'But a crown piece on a chart will often cover the area of worse weather than this, and for leagues beyond all shall be glorious sunshine and blue water.'

'It's hard to realise,' said I, straining my eyes through the snow for a sight of the sea.

'Well,' he exclaimed, turning his back upon the window, 'Bradshaw is an able man; his instances of people whom a sea voyage has cured are remarkable, and weigh with me. Living by the seaside is not like going a voyage. It's the hundred climates which make the medicine. Then the sights and sounds of the ocean are tonical. Are sailors ever ill at sea? Yes, because they carry their sickness on board with them, or they decay by bad usage, or perish by poisonous cargoes. The sea kills no man—save by drowning.'

He took a turn about the room, and I stared through the window at the flying blankness.

'Steam is more certain,' he went on, thinking aloud. 'You can time yourself by steam. But then for health it doesn't give you all you want. At least we can't make it fit in your case. It would be otherwise if I had the means or was able to accompany you, or if I could put you in charge of some sober, trustworthy old hand. Steam must signify several changes to give you the time at sea that Bradshaw prescribes. It's out of the question. No; Mrs. Burke's scheme is the practicable one, and I shall feel easy when I think of you as watched over by your old nurse. But I have several questions to ask. When are they coming? Have they missed their train?'

About five minutes after this they were shown in.

Mrs. Burke, my old nurse, was a homely, plain, soft-hearted woman, a little less than forty years of age at this time. She was stout, and pale, though she was now a traveller, with large, short-sighted blue eyes, a flat face, and a number of chins. She was dressed as you would wish a homely skipper's wife to be: in a neat bonnet with a heavy Shetland veil wrapped around it; a stout mantle, and a gown of thick warm stuff.

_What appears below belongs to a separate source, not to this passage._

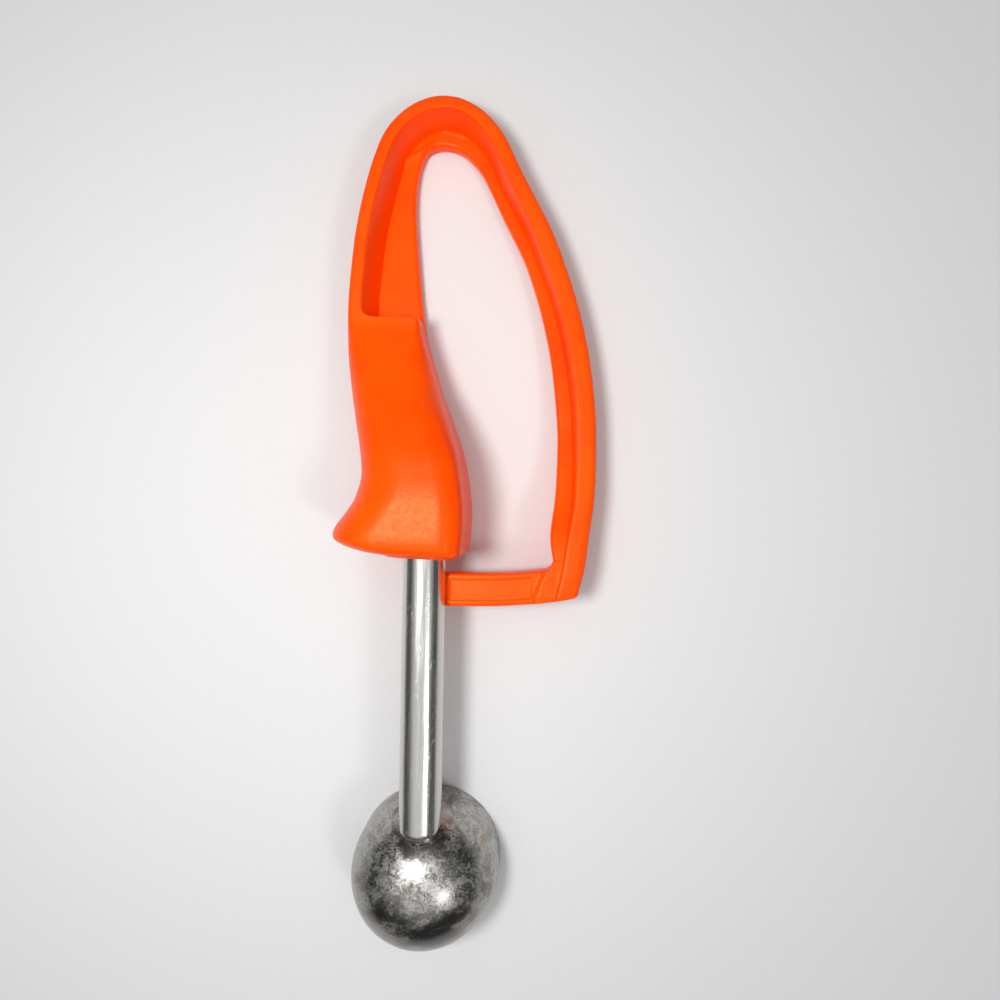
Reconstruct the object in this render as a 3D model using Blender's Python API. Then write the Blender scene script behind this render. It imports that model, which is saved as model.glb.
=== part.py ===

She sank a little curtsey to my father, who eagerly stepped forward and cordially greeted his old servant; in an instant I had my arms round her neck. You will believe I loved her when I tell you she had come to my mother's service when I was a month old, and had been my nurse and maid, and looked after me as a second mother down to the time when she left us to be married.

Her husband stood smiling behind her. He was short, an Irishman: he looked the completest sailor you can imagine—that is, a merchant sailor. He was richly coloured by the sun, and his small, sharp, merry, liquid blue eyes gleamed and trembled and sparkled in their sockets like a pair of stars in some reflected hectic of sunset in the eastern sky. Everything about him told of heartiness and good humour: there was something arch in the very curl of his little slip of whiskers. A set of fine white teeth lighted up his face like a smile of kindness whenever he parted his lips. He was dressed in the blue cloth coat and velvet collar, the figured waist-coat and bell-shaped trousers, of the merchant service in those days, and over all he wore a great pilot-cloth coat, whose tails fell nearly to his heels; inside of which, as inside a sentry box, he stood up on slightly curved, easily yielding legs, a model of a clean, wholesome, hearty British skipper.

Of course I had met him before. I had attended his marriage, and was never so dull but that the recollection of his face on that occasion would make me smile, and often laugh aloud. He had also with his wife spent a day with us after the return of his ship from the first voyage they had made together. My father shook him cordially by the hand. He then led him into the library, whilst I took Mrs. Burke upstairs.

We could have found a thousand things to say to each other; there were memories of sixteen years of my life common to us both. I could have told her of my engagement and shown her my sweetheart's picture; but I was anxious to hear Captain Burke on the subject of my proposed voyage, and so after ten minutes we went downstairs, where we found my father and the captain seated before a glowing fire, already deep in talk.